Семья жила на широкую ногу, а юный Александр рос в пестром окружении заезжих иностранцев, от которых «веяло крамолой», и московских аристократов, соединявших в себе европейский лоск и дух русской старины. Его домашним образованием вначале занималась мать, давшая сыну великолепную языковую подготовку – он в совершенстве овладел не только французским, что было нормой для того времени, но и английским, немецким, мог свободно изъясняться по-итальянски, знал латынь и испанский (позже он без труда овладеет еще и польским). В отроческие годы появились приглашенные учителя. Вместе со своими сверстниками братьями Киреевскими Александр брал уроки риторики и изящной словесности у А. Ф. Мерзлякова, политической экономии – у Х. А. Шлецера-младшего. Шестнадцати лет от роду Кошелев поступил на филологический факультет Московского университета, но через год его бросил: не понравилось то, что приходилось учить одновременно по восемь предметов, к тому же без всякой системы. Самообразование для него представлялось более эффективным и полезным.

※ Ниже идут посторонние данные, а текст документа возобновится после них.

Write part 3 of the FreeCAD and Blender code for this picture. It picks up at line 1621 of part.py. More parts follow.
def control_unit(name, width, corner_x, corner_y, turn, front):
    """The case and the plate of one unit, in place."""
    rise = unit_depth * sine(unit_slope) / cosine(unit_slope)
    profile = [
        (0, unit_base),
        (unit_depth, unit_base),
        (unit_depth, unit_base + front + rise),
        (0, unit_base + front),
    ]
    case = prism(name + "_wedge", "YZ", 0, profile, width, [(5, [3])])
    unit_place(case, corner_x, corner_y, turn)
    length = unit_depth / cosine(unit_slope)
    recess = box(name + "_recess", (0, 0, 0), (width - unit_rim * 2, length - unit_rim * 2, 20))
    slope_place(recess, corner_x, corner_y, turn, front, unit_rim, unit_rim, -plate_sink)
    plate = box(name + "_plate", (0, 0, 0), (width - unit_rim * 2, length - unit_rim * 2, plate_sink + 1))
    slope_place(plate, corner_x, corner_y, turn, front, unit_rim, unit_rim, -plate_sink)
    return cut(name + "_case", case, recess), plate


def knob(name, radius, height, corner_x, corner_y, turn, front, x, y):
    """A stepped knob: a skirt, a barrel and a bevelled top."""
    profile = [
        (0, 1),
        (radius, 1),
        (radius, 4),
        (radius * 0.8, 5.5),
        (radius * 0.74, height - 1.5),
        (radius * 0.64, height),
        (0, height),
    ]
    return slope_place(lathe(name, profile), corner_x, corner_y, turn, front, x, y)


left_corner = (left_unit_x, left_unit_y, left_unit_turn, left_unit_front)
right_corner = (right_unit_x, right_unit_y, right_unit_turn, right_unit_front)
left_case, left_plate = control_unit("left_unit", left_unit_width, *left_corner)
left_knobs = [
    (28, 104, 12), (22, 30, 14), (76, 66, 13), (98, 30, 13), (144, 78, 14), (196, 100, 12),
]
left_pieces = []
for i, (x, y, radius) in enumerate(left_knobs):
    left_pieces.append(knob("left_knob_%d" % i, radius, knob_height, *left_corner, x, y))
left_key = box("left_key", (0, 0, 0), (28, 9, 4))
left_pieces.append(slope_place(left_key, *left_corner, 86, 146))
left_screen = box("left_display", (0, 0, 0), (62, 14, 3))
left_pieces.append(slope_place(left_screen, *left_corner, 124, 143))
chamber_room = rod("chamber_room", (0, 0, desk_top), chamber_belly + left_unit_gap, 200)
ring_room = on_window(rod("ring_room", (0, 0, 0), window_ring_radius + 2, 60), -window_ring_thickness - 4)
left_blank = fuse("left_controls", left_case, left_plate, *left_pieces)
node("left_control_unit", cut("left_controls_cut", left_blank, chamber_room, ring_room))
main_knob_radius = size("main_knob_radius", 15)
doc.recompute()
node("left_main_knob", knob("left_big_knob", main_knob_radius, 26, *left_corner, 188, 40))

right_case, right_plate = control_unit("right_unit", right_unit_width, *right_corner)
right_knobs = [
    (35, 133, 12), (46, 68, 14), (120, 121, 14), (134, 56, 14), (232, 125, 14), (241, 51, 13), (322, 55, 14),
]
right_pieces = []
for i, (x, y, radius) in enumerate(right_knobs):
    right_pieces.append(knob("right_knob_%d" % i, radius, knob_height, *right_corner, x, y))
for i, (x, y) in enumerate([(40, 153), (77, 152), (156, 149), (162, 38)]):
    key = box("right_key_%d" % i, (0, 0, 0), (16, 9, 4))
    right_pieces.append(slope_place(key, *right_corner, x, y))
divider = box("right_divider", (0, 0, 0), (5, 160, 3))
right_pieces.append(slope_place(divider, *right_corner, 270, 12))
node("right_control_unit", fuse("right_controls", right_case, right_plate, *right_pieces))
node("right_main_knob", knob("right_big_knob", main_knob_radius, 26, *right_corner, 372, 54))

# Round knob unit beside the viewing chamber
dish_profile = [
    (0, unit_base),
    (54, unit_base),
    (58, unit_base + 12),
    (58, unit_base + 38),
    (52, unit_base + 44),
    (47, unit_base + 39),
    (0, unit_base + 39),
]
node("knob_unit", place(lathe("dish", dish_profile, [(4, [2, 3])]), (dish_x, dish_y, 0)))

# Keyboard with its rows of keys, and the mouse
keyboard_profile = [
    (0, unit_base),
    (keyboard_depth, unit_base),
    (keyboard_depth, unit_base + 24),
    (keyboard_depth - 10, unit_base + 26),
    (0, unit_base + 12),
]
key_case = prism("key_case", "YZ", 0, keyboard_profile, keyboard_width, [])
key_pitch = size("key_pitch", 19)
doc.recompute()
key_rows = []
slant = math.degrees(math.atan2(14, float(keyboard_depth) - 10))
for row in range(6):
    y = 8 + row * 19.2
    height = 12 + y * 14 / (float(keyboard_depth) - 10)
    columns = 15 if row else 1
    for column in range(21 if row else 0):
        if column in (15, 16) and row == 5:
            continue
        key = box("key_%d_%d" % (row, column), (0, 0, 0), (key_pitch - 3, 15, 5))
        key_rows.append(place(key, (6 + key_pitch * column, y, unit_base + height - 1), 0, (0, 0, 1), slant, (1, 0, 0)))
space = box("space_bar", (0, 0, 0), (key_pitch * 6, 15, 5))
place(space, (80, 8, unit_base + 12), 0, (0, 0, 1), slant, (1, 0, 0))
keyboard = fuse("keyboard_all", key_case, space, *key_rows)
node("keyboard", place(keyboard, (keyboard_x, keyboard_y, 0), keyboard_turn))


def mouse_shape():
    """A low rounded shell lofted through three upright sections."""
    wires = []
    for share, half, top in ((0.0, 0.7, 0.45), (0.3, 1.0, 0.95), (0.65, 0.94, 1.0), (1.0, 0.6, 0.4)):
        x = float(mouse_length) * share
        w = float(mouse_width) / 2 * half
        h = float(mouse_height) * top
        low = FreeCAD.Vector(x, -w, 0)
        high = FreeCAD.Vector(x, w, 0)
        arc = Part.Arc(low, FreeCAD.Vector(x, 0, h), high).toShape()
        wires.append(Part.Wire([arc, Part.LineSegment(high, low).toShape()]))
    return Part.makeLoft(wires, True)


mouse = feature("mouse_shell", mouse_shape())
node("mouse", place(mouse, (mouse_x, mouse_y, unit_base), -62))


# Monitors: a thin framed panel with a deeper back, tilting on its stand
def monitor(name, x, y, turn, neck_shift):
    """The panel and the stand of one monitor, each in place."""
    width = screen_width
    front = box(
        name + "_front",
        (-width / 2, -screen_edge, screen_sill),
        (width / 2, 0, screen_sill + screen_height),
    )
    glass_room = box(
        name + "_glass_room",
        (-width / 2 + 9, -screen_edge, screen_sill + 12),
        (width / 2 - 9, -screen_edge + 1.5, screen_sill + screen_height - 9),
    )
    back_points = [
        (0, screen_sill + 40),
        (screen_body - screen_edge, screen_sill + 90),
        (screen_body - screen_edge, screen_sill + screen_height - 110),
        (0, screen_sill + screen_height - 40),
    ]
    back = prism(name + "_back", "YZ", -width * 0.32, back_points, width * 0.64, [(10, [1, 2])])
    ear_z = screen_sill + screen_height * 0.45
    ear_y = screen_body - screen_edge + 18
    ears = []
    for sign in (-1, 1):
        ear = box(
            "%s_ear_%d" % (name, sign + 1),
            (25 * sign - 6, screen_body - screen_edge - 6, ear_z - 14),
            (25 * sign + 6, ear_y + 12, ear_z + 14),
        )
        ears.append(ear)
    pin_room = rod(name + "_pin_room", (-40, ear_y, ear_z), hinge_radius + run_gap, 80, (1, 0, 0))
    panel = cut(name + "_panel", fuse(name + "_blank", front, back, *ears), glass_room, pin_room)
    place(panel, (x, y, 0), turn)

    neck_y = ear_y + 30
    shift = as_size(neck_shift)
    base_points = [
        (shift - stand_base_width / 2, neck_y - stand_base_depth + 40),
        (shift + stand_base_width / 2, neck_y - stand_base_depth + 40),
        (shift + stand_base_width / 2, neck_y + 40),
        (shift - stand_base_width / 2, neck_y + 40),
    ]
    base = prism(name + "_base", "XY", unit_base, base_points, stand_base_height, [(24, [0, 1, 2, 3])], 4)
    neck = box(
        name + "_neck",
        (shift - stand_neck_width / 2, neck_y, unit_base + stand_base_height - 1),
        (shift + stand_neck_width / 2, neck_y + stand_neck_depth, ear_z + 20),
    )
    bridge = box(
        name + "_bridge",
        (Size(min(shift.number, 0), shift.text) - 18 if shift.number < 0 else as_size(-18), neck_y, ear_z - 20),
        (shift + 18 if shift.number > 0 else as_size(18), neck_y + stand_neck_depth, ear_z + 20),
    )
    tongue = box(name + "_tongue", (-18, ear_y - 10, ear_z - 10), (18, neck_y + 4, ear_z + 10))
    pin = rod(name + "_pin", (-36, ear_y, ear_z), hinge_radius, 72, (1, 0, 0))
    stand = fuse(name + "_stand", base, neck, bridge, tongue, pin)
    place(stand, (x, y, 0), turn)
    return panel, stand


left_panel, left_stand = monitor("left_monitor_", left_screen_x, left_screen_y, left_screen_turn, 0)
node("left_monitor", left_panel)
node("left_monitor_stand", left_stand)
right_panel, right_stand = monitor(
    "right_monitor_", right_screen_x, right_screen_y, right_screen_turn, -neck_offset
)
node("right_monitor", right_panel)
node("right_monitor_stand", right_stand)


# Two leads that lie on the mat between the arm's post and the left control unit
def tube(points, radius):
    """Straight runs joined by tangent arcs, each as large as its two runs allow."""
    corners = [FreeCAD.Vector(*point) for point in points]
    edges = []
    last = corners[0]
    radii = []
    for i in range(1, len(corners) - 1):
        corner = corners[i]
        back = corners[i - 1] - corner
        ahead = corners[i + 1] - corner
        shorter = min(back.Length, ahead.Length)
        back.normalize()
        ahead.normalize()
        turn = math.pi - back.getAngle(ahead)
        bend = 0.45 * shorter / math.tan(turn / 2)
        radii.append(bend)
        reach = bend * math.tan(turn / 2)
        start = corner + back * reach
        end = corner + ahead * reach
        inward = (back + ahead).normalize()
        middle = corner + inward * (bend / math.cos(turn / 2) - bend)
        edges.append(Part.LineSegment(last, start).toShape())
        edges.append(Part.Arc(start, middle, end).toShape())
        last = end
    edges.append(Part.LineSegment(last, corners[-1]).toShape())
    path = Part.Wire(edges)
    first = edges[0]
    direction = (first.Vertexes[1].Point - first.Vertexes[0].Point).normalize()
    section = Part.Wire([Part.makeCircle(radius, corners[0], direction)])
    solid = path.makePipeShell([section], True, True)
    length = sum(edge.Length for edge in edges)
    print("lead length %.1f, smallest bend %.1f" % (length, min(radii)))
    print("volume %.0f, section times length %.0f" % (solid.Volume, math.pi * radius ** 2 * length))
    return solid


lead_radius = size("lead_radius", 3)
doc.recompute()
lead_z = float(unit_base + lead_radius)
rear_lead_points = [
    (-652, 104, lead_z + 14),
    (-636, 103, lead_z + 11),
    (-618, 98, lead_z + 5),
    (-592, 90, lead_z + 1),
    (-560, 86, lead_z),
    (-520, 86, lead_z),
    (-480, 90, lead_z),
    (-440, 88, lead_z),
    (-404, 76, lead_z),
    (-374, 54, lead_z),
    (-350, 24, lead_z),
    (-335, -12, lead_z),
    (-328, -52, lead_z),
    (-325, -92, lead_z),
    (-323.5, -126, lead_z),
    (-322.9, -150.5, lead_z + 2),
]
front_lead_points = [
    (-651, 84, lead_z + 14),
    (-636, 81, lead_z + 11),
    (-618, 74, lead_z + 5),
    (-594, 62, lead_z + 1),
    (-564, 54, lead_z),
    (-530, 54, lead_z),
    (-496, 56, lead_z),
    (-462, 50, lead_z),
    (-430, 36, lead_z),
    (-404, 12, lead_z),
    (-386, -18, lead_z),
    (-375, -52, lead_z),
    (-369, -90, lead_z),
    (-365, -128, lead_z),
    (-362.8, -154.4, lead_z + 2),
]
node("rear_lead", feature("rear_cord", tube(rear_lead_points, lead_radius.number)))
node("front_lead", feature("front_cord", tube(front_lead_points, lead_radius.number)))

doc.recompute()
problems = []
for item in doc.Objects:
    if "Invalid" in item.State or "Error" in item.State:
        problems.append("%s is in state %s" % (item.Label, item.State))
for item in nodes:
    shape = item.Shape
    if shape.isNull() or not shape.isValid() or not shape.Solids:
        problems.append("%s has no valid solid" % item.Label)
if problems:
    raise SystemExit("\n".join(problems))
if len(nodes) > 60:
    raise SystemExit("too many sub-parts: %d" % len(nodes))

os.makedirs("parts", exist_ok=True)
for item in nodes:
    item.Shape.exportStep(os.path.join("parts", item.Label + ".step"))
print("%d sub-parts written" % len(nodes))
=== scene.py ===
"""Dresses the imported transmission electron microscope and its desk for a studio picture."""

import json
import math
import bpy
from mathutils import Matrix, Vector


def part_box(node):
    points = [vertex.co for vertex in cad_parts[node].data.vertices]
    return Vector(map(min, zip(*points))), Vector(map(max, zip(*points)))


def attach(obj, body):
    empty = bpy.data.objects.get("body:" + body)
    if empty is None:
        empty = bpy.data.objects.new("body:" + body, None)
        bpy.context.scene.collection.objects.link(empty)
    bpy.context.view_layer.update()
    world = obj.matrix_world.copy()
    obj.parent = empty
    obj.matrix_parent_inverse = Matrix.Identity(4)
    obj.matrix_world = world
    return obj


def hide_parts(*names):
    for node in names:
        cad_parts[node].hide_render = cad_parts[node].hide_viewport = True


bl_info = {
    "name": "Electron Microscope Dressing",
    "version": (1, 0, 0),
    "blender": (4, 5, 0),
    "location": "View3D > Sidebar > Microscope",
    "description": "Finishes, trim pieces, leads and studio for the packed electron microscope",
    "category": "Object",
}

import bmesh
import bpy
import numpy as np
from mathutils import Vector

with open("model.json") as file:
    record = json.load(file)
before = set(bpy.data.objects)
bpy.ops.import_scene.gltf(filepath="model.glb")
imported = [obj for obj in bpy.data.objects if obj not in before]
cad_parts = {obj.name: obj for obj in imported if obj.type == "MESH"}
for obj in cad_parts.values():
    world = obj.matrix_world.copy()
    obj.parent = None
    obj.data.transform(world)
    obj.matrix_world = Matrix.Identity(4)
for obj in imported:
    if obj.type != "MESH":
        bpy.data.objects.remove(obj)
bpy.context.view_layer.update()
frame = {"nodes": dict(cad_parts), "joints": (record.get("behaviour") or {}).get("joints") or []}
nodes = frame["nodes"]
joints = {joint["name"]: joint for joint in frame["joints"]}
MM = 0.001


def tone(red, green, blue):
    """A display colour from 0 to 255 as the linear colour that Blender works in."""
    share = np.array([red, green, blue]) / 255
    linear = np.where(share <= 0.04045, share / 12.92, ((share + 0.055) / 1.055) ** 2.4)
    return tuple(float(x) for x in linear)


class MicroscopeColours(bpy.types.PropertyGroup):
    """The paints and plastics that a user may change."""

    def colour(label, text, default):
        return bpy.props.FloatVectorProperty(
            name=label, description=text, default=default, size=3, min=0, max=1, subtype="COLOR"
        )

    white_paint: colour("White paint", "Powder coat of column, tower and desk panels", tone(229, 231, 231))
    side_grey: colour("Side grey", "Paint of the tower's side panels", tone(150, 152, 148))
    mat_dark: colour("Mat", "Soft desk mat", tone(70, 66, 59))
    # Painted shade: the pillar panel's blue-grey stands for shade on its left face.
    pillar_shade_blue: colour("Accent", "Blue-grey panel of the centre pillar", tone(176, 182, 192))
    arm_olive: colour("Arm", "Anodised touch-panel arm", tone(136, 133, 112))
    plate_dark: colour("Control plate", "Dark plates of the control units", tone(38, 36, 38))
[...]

В 1824 году он окончил Московский университет экстерном. К этому времени его интересы и виды на будущее обозначились уже довольно отчетливо. С 1822 года Кошелев – член веневитиновского литературного кружка, с 1823 года – участвует в литературном обществе С. Е. Раича, а вскоре вместе с князем В. Ф. Одоевским, поэтом Д. В. Веневитиновым, И. В. Киреевским создает кружок «Общество любомудрия» – союз приверженцев философии романтизма, Фихте и Шеллинга.

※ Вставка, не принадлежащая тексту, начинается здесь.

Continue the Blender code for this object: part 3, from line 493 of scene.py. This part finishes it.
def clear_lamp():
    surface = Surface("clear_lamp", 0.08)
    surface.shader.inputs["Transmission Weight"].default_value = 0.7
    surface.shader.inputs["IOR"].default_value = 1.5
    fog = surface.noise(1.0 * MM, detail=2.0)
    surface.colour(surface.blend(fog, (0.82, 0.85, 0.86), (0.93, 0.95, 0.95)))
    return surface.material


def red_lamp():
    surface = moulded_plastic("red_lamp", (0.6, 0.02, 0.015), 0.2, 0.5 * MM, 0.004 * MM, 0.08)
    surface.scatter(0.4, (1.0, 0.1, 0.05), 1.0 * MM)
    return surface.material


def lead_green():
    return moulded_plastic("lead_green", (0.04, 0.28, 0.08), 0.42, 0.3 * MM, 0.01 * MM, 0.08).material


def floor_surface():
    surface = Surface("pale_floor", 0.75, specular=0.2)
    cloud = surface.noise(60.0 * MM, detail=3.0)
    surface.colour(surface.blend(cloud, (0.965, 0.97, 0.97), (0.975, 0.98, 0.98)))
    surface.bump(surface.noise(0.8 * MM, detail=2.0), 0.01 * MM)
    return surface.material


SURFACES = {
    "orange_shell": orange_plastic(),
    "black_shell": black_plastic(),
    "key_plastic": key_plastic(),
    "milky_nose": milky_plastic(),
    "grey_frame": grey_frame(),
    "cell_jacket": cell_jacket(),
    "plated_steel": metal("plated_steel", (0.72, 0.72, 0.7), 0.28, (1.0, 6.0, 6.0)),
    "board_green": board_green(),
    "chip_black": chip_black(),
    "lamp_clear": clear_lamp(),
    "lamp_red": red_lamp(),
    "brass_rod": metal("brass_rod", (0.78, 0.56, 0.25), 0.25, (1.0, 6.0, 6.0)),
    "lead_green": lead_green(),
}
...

В 1823 году Кошелев поступил на службу в Московский архив Коллегии иностранных дел – хранилище дипломатических документов допетровской эпохи и начала петровского царствования. При архиве уже состояли представители золотой молодежи того времени: Одоевский, Веневитинов, С. П. Шевырев, через которых Кошелев познакомился с будущими декабристами Е. П. Оболенским, И. И. Пущиным, К. Ф. Рылеевым, М. А. Фонвизиным. Служба не была обременительной, и начальник архива А. Ф. Малиновский, чтобы как-то занять «архивных юношей», заставлял их описывать по годам дипломатические отношения России с тем или иным государством. В свободное время юноши упражнялись не только в любомудрии и литературной полемике, но также совершенствовали навыки верховой езды и фехтования: казалось, что эти умения понадобятся в случае «решительных действий». В преддверии событий декабря 1825 года «любомудры» заняли более радикальные позиции, а Кошелев на собраниях, проходивших у его троюродного брата М. М. Нарышкина, даже высказывался о «необходимости произвести в России перемену правления». Предчувствие революционных потрясений, атмосфера конспиративности, ассоциации с 1789 годом во Франции даже несколько охладили интерес «любомудров» к немецкой философии, актуализировав идеи французских политических мыслителей XVIII века.
Восстание на Сенатской площади взбудоражило Кошелева и его товарищей: каждый день ожидали новых известий, ежедневно тренировались в манеже, готовились к любому развитию событий, в том числе к аресту. Правда, до «аннибаловой клятвы» дело не дошло. Воодушевление вскоре сменилось разочарованием и укрепило в них уверенность в неприемлемости революционного пути, в необходимости просвещения и нравственного самосовершенствования.